In the encyclical, John Paul II asserts that absolute freedom also includes freedom from the social bonds of truthfulness, or freedom to invent alternative facts.


 

Once freedom becomes so debased that it justifies “the destruction of others,” then “the person ends up by no longer taking as the sole and indisputable point of reference for his own choices the truth about good and evil, but only his subjective and changeable opinion or, indeed, his selfish interest and whim” (19). (Albertson & Preziosi, 2022)
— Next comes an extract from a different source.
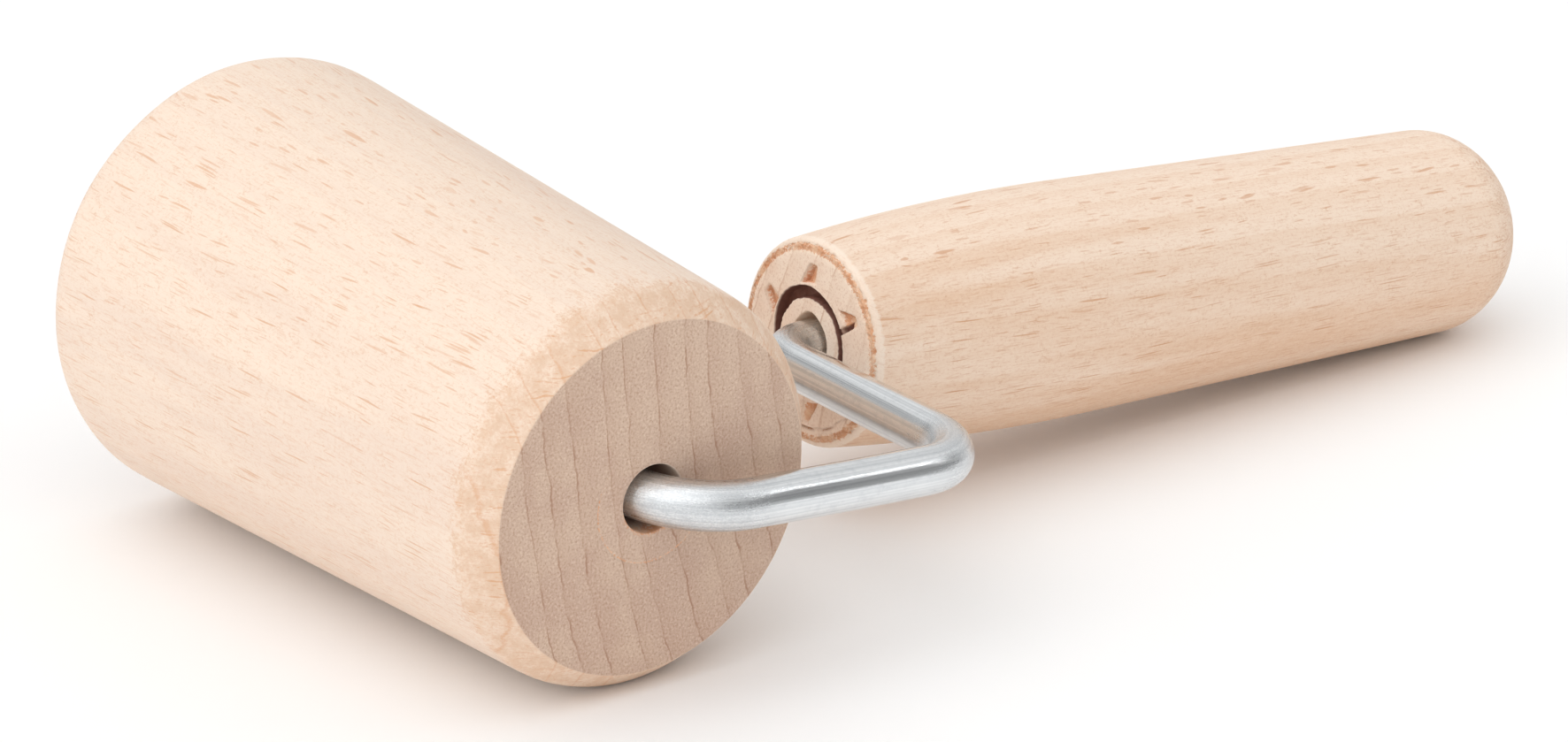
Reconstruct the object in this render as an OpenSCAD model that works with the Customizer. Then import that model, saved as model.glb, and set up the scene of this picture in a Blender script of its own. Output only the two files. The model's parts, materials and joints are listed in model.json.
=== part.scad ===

According to John Paul II, the erosion of truth itself is the final result of valorizing personal liberty, rejecting solidarity, and excluding the weak, sick, and poor from moral obligation by the rich and powerful. “At that point, everything is negotiable, everything is open to bargaining,” he writes, and “social life ventures onto the shifting sands of complete relativism” (20). In this situation, the state becomes a “tyrant” and democracy creeps toward “totalitarianism.” Instead of providing a secure home in which all live together, the state guarantees “the right to dispose of the life of the weakest and most defenseless members” by taking the side of the most powerful partisans (20). (Albertson & Preziosi, 2022)


David Albertson expresses a theme of the encyclical that the culture of life—and with it, democracy and truth itself—can be sustained only when solidarity with “the weakest and most innocent” takes priority above all else, especially an idolatrous claim to absolute freedom.